Impairment to outflow in sarcoid uveitis arises from posterior and anterior synechiae, neovascularization of the angle and the iris, steroid-induced ocular hypertension,156 and inflammatory precipitates and changes in the trabecular meshwork.66 The aqueous level of angiotensin-converting enzyme (ACE) may be elevated in patients with uveitis suspected to have sarcoidosis and may need to be measured when serum ACE level and other laboratory and radiologic findings are negative.157 Association of elevated serum levels of ACE in patients with uveitis of unknown etiology suggests the diagnosis of ocular sarcoidosis.158 Sarcoidosis can cause direct damage to the optic nerve and mimic glaucomatous optic neuropathy.59 Glaucoma associated with sarcoid uveitis is treated with corticosteroids and aqueous suppressants. Filtering surgery or implantation of a drainage device is indicated if IOP cannot be medically controlled. Steroids should be used pre- and postoperatively. Pupillary block is treated with laser iridotomy or surgical iridectomy.


HERPETIC UVEITIS


Herpes Simplex Herpes simplex infection may present as superficial keratitis, disciform keratitis, necrotic stromal keratitis, neurotrophic ulcer, and retinitis. Approximately 5% of all uveitis cases in adults are associated with herpes simplex infection.64 Increased IOP in ocular herpes infection associated with uveitis varies from 28 to 40%, but only 10% have secondary glaucoma.6,64 Disciform and necrotic stromal keratitis is more commonly associated with increased IOP. In severe cases the incidence can reach 80%.6 Obstruction of the trabecular meshwork with inflammatory products, trabeculitis,6,13 and angle closure71 most commonly cause IOP elevation in herpetic uveitis. The initial management of elevated IOP is directed at controlling viral replication. Oral and/or topical acyclovir and topical trifluridine are most effective because they penetrate the ocular tissues easily. Topical cycloplegics are helpful to control ciliary spasm, and topical corticosteroids may be used if inflammation is severe or persists despite the antiviral treatment. Topical steroids alone can reactivate or aggravate the herpetic infection. Therefore, they should never be used without initial antiviral coverage. IOP usually returns to normal levels when the inflammation subsides. Aqueous suppressants are effective if IOP needs to be controlled. About 10% of patients who have persistent IOP elevation despite medical treatment may require surgery.6


Herpes Zoster Ocular involvement occurs in two-thirds of patients with herpes zoster ophthalmicus.

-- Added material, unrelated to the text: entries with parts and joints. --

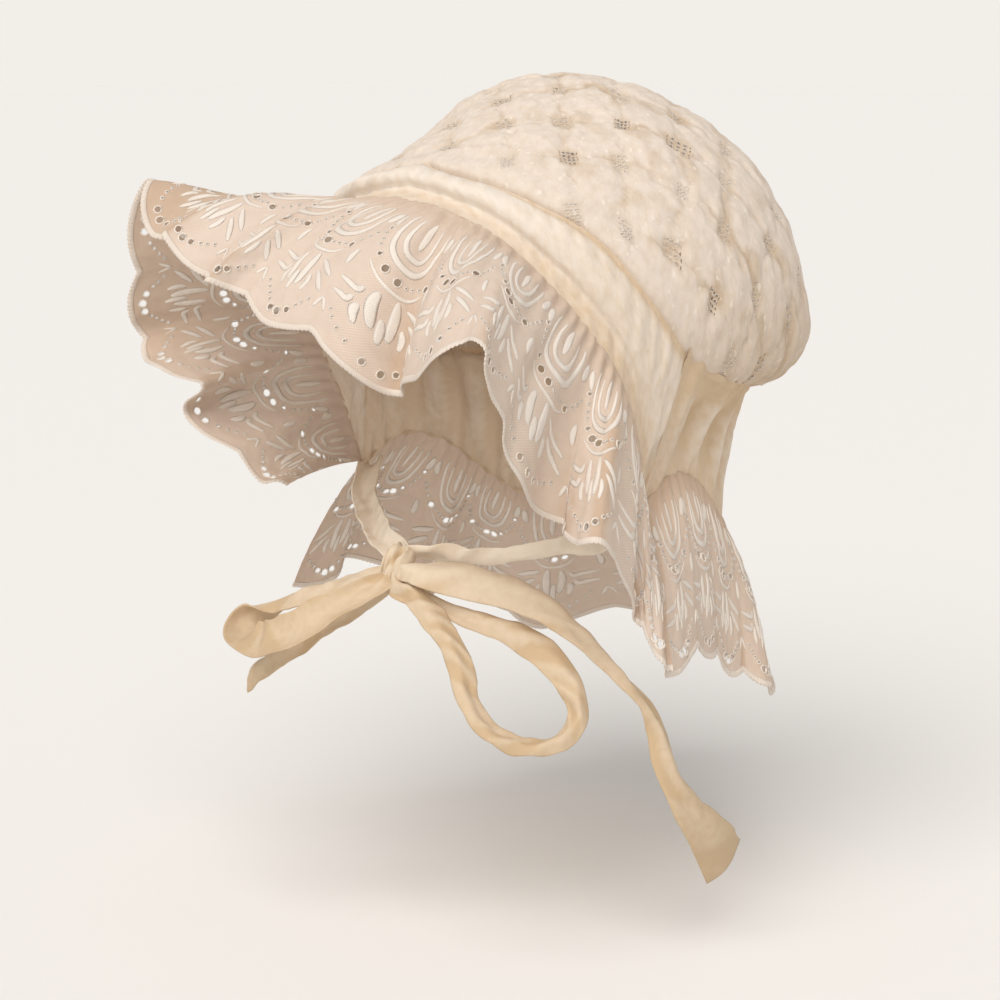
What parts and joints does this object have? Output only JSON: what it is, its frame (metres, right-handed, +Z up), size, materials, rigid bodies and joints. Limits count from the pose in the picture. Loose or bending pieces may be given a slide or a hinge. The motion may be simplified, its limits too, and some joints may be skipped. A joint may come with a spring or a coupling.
{
  "type": "baby bonnet",
  "caption": "Baby's bonnet with a puffed openwork crown, a plain band and neck curtain, a scalloped lace frill all round the edge, and cloth ties knotted in a bow.",
  "frame": {"origin": "inside of the crown's top, where the bonnet sits on a head", "axes": "+Z up, the face looks along -Y, the wearer's left side is +X"},
  "size_m": [0.1741, 0.1851, 0.2279],
  "materials": {
    "puffed_cotton": "soft matt cream openwork cotton",
    "plain_cotton": "soft matt cream cotton",
    "cream_lace": "sheer cream lace",
    "tie_cloth": "soft creased cream cloth"
  },
  "bodies": {
    "root": {"crown": "puffed_cotton", "front_band": "plain_cotton", "neck_curtain": "plain_cotton", "face_frill": "cream_lace", "neck_frill": "cream_lace", "strap_right": "tie_cloth", "strap_left": "tie_cloth", "bow_knot": "tie_cloth", "loop_right": "tie_cloth", "loop_left": "tie_cloth", "tail_left": "tie_cloth", "tail_right": "tie_cloth"}
  },
  "joints": []
}
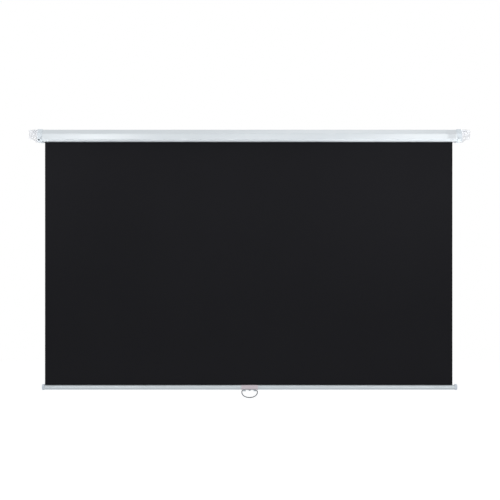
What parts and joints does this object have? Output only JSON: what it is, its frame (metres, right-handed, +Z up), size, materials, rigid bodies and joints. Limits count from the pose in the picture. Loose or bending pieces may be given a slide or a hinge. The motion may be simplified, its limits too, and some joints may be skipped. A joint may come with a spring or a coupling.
{
  "type": "pull-down projector screen",
  "caption": "Wall or ceiling hung case with a ratchet spring roller and a dark screen sheet that hangs from it, weighted by a round bar with a wire pull ring.",
  "frame": {"origin": "centre of the flat back face of the case", "axes": "+X along the case to the viewer's right, +Y out of the back face into the wall, +Z up"},
  "size_m": [2.488, 0.0709, 1.5061],
  "materials": {
    "white_paint": "gloss cool white paint",
    "pale_moulding": "semi-gloss pale moulding",
    "plain_steel": "zinc plated",
    "grey_film": "satin film",
    "nylon": "natural",
    "spring_steel": "oiled spring wire",
    "screen_cloth": "matt dark coated cloth",
    "aluminium_tube": "mill finish",
    "black_moulding": "satin",
    "bar_paint": "satin silver grey paint",
    "bar_moulding": "satin blue grey",
    "rose_film": "satin film",
    "wire_steel": "bright plated wire"
  },
  "bodies": {
    "housing": {"case_shell": "white_paint", "end_cap_left": "pale_moulding", "end_cap_right": "pale_moulding", "bracket_left": "pale_moulding", "bracket_right": "pale_moulding", "bracket_screw_left_upper": "plain_steel", "bracket_screw_left_lower": "plain_steel", "bracket_screw_right_upper": "plain_steel", "bracket_screw_right_lower": "plain_steel", "cap_screw_left_front": "plain_steel", "cap_screw_left_foot": "plain_steel", "cap_screw_right_front": "plain_steel", "cap_screw_right_foot": "plain_steel", "case_badge": "grey_film", "spindle": "plain_steel", "ratchet_cam": "plain_steel", "spring_anchor": "nylon", "roller_spring": "spring_steel", "idler_bush": "nylon", "screen_sheet": "screen_cloth"},
    "roller": {"roller_tube": "aluminium_tube", "roller_plug_left": "black_moulding", "roller_plug_right": "black_moulding", "idler_pin": "plain_steel", "spring_drive_plug": "nylon", "sheet_wraps": "screen_cloth", "pawl_pin_a": "plain_steel", "pawl_pin_b": "plain_steel"},
    "pawl_a": {"pawl_a": "plain_steel"},
    "pawl_b": {"pawl_b": "plain_steel"},
    "bar": {"bar_tube": "bar_paint", "bar_cap_left": "bar_moulding", "bar_cap_right": "bar_moulding", "hem_rod": "nylon", "sheet_hem": "screen_cloth", "handle_band": "rose_film", "handle_saddle": "plain_steel", "saddle_screw": "plain_steel", "saddle_nut": "plain_steel"},
    "ring": {"pull_ring": "wire_steel"}
  },
  "joints": [
    {"name": "bar_slide", "type": "slide", "parent": "housing", "child": "bar", "axis": [0, 0, 1], "range_m": [0, 1.35088], "deforming": ["screen_sheet"]},
    {"name": "roller_spin", "type": "hinge", "parent": "housing", "child": "roller", "pos_m": [0, -0.03803, 0], "axis": [1, 0, 0], "range_deg": [0, 3600]},
    {"name": "pawl_a_swing", "type": "hinge", "parent": "roller", "child": "pawl_a", "pos_m": [-1.1592, -0.03803, 0.015], "axis": [1, 0, 0], "range_deg": [0, 25]},
    {"name": "pawl_b_swing", "type": "hinge", "parent": "roller", "child": "pawl_b", "pos_m": [-1.1592, -0.03803, -0.015], "axis": [1, 0, 0], "range_deg": [0, 25]},
    {"name": "ring_swing", "type": "hinge", "parent": "bar", "child": "ring", "pos_m": [0, -0.016, -1.4287], "axis": [1, 0, 0], "range_deg": [-110, 110]}
  ],
  "couplings": [
    {"joint": "roller_spin", "follows": "bar_slide", "rad_per_m": 46.512}
  ]
}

This might include conjunctivitis, superficial keratitis, stromal keratitis, neurotrophic keratitis, uveitis, scleritis, retinitis, choroiditis, and optic neuritis. Elevation of IOP and glaucoma occurs in 16 to 50% of cases associated with corneal involvement of keratitis and uveitis.17,64,159 Decreased outflow facility due to trabeculitis and inflammatory debris in the trabecular meshwork is thought to cause the IOP elevation.160,161


Oral acyclovir given early in the course of the disease seems to reduce the risk of complications, such as uveitis and associated elevated IOP.162 Later in the course of the disease, uveitis is no longer due to viral replication, but rather to ischemia.163 Uveitis and IOP should then be treated with topical corticosteroids, mydriatics, and aqueous suppressants as indicated.


Future Considerations


Mycophenolate mofetil (MMF), a potent selective uncompetitive and reversible inhibitor of ionisine monophosphate dehydrogenase involved in purine synthesis is currently under investigation. It is an immunosuppressive and steroid-sparing agent, which can be used to treat ocular inflammatory disease. In a recent study mycophenolate mofetil was given 1 g twice daily in conjunction with steroids, as a steroid-sparing agent, or as an additional agent with CsA, or instead of CsA or azathioprine.164 The addition of MMF to immunosuppressive regimens improved symptoms and allowed reducing the dose of prednisone in most patients. MMF may become a useful immunosuppressive drug for controlling ocular inflammation without significant side effects.